With an event in place, all that remained was to launch it to the community – and hope that it caught their collective imagination.
An incredible response
Quite honestly, we weren’t ready for how wholeheartedly the MTG community would get behind us.
Putting together the social media content for this event has been buckets of fun.
Right now, on the Cube24 website, you can read profiles of all the players; mock draft our Cubes on Cube Tutor; and even take part in a huge, hive-mind-powered cube draft arranged by the indefatigable Paul McLachlan, who is drafting the other seven decks in a full pod against a community team which votes on every pick.
We set ourselves a fundraising goal of £500, more in hope than in expectation. Now, with almost a week to go before the event even starts, we’ve already hit that target.
How high can we go to help young people in the toughest circumstances – and why should you chip in?
Why should I donate?
As I wrote at the outset, playing cards is fun, folks – and we know just how much it means to get that little ray of sunlight in our own lives.
Now imagine you lived with the shadow of addiction, or violence hanging over your family; or you were facing an uncertain future in care; or you were a young, lone parent, with no family to turn to and in desperate need of help.
Every pound you give helps to bring some of that same respite and sunlight you enjoy into the life of a young person, who has it much harder than most of us.
- £20 can pay for a volunteer befriender, to take a child out to have fun and get a break from their difficult life.
- £35 can pay for a therapeutic support session, to help a child recover from traumatic experiences.
- £50 can pay for a home visit to a young parent who is isolated and struggling, to offer them support and practical advice.
- £100 can pay for a young carer, looking after a vulnerable family member, to attend 5 sessions which will help them develop skills and resilience to cope with their difficult situation.

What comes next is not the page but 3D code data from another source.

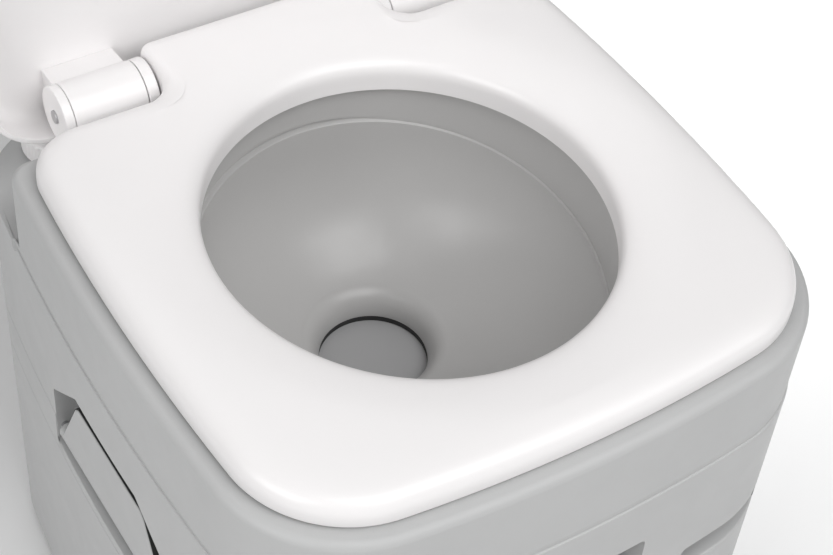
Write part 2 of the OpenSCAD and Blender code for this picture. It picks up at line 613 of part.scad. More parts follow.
module lid() color(seat_white) swung_open() difference() {
    capped_skin([
        lid_ring(-16, 0.1, lid_top - 3.4), lid_ring(-16, 0.6, lid_top - 3.8), lid_ring(-12, 1, lid_top - 5.4),
        lid_ring(-6, 1, lid_top - 8), lid_ring(-3.2, 1, lid_top - 14), lid_ring(-3.2, 1, seat_z + 1),
        lid_ring(0, 1, seat_z + 1), lid_ring(0, 1, lid_top - 12), lid_ring(-3, 1, lid_top - 5),
        lid_ring(-10, 1, lid_top - 1.8), lid_ring(-16, 0.6, lid_top - 0.4), lid_ring(-16, 0.1, lid_top)]);
    box([-tab_room[0], lid_rear - 10, seat_z], [tab_room[0], lid_rear + 10, tab_room[1]]);
}
module lid_hinges() color(seat_white) swung_open() both_sides() difference() {
    union() {
        along_x([82.1, hinge_y, hinge_z], knuckle_r, 44.8);
        box([82.1, hinge_y - 12, hinge_z], [126.9, hinge_y + 7, lid_top - 4.6]);
    }
    along_x([70, hinge_y, hinge_z], pin_r + fit, 70);
}
module lid_buffers() color(rubber_black) swung_open() for (x = [-1, 1], y = [-150, 60])
    translate([x * 138, y, seat_z + seat_h + 0.4]) cylinder(lid_top - 4.4 - seat_z - seat_h - 0.4, r = 7);

tank_tub();
tank_top();
tank_feet();
valve_housing();
valve_cover();
valve_seal();
valve_screws();
valve_blade();
pull_grip();
spout_neck();
spout();
spout_oring();
spout_gasket();
spout_cap();
vent_bush();
vent_button();
vent_oring();
vent_spring();
level_lens();
float_bracket();
float_arm();
float_ball();
carry_handle();
handle_pins();
latch_left();
latch_right();
latch_pins();
upper_shell();
base_plate();
bowl();
latch_keepers();
hinge_brackets();
hinge_pins();
bracket_screws();
pump_body();
foot_valve();
pump_spring();
pump_rod();
pump_piston();
piston_seal();
pump_knob();
flush_hose();
spray_nozzle();
filler_neck();
filler_gasket();
filler_cap();
water_gauge();
seat();
seat_hinges();
seat_buffers();
lid();
lid_hinges();
lid_buffers();
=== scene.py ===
"""Cassette toilet: finished surfaces, materials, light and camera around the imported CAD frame.

Lengths are millimetres in the CAD's frame until mesh_object() turns them into metres.
"""
import json
import math

import bmesh
import bpy
import numpy as np
from mathutils import Matrix, Vector


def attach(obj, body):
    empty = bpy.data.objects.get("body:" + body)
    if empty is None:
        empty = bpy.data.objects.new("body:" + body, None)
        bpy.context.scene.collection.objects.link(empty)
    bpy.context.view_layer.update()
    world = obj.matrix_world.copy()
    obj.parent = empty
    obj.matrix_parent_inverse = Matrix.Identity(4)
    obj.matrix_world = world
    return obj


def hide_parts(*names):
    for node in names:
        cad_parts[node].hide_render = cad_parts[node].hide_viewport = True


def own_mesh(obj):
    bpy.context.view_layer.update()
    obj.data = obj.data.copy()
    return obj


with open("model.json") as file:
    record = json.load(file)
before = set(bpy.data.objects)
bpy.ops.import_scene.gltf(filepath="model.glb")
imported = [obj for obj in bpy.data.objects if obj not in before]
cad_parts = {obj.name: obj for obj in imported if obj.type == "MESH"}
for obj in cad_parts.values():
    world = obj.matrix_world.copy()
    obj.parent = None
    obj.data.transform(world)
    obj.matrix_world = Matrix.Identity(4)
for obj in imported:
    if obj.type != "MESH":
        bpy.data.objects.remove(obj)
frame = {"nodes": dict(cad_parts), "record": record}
record = frame["record"]
scene = bpy.context.scene
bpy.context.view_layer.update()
body_of = {n: b for b, nodes in record["behaviour"]["bodies"].items() for n in nodes}
slot_of = {s["node"]: s["material_slot"] for s in record["subparts"]}


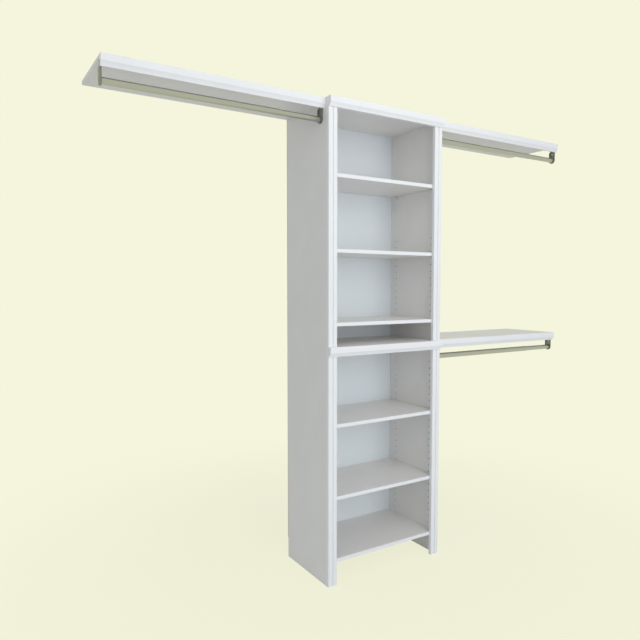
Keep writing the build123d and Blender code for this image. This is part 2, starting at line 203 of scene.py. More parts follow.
def sunk_arc(start, end, depth, steps):
    """Points of an arc between two points, sunk by a depth to the left of the straight way."""
    start, end = Vector(start), Vector(end)
    ahead = (end - start).normalized()
    left = Vector((-ahead.y, ahead.x))
    half = (end - start).length / 2
    radius = (half ** 2 + depth ** 2) / (2 * depth)
    centre = (start + end) / 2 + left * (depth - radius)
    swing = asin(half / radius)
    angles = [swing * (2 * i / steps - 1) for i in range(steps + 1)]
    return [tuple(centre + ahead * (radius * sin(a)) + left * (radius * cos(a))) for a in angles]


def extruded(name, outline, place, run):
    """A bar that carries a flat outline along a run; place() turns an outline point into space."""
    shape = bmesh.new()
    near = [shape.verts.new(place(*point)) for point in outline]
    far = [shape.verts.new(Vector(place(*point)) + Vector(run)) for point in outline]
    shape.faces.new(near)
    shape.faces.new(list(reversed(far)))
    for i in range(len(outline)):
        j = (i + 1) % len(outline)
        shape.faces.new((near[j], near[i], far[i], far[j]))
    bmesh.ops.recalc_face_normals(shape, faces=shape.faces[:])
    mesh = to_mesh(name, shape)
    smooth_by_angle(mesh, SOFT_ANGLE)
    return mesh


def lathed(name, profile, segments, place, closed=False):
    """A turned form from (along, radius) points; place() turns (along, across, up) into space."""
    shape = bmesh.new()
    rings = []
    for along, radius in profile:
        if radius == 0:
            rings.append([shape.verts.new(place(along, 0, 0))])
            continue
        turns = [2 * pi * i / segments for i in range(segments)]
        rings.append([shape.verts.new(place(along, radius * cos(t), radius * sin(t))) for t in turns])
    pairs = list(zip(rings, rings[1:]))
    if closed:
        pairs.append((rings[-1], rings[0]))
    for first, second in pairs:
        for i in range(segments):
            j = (i + 1) % segments
            around = ((first, i), (first, j), (second, j), (second, i))
            shape.faces.new(list(dict.fromkeys(ring[k % len(ring)] for ring, k in around)))
    bmesh.ops.recalc_face_normals(shape, faces=shape.faces[:])
    mesh = to_mesh(name, shape)
    smooth_by_angle(mesh, SOFT_ANGLE)
    return mesh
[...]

- £300 can pay for a 17-week programme to help a child with behavioural problems.
On top of these amazing reasons to spare a few quid, you can even boost the entertainment value of the event by setting Cube Challenges for our pod.
The concept is simple:
- If you donate £5, you can pick a drafter and choose a colour that they have to force in one draft.
- If you donate £10, you can pick a drafter and choose an archetype that they have to force in one draft.
- If you donate £15, you can pick a drafter and choose a much harder challenge for them of your own devising.
What would be a harder challenge? Well, that’s really up to you, but here are some gleefully malicious examples:
“Paul must win every game by milling, but cannot draft any blue cards.”
“Linsay’s deck may only run one creature”
“Alan is forbidden to block creatures with 1 power”
If you’re one of the brilliant people who already helped us hit £500, feel good about yourself. If you want to join those people, click the button below and let’s see just how many kids we can make a difference to.
Let the games begin
On Saturday, at 8am, drafters will pick up their first packs at Cube24 – and shortly after that, our coverage will start on our website. I hope you’ll join us for 24 hours of shocking first picks, crazy challenges and hilarious board states – plus the chance to watch me and the rest of the pod deteriorate into gibbering wrecks by the final whistle.
All that remains is to thank Manaleak.com, who have kindly donated the fee for this article to the event – you guys are fantastic.
The Countdown is on, planeswalkers. I can’t wait.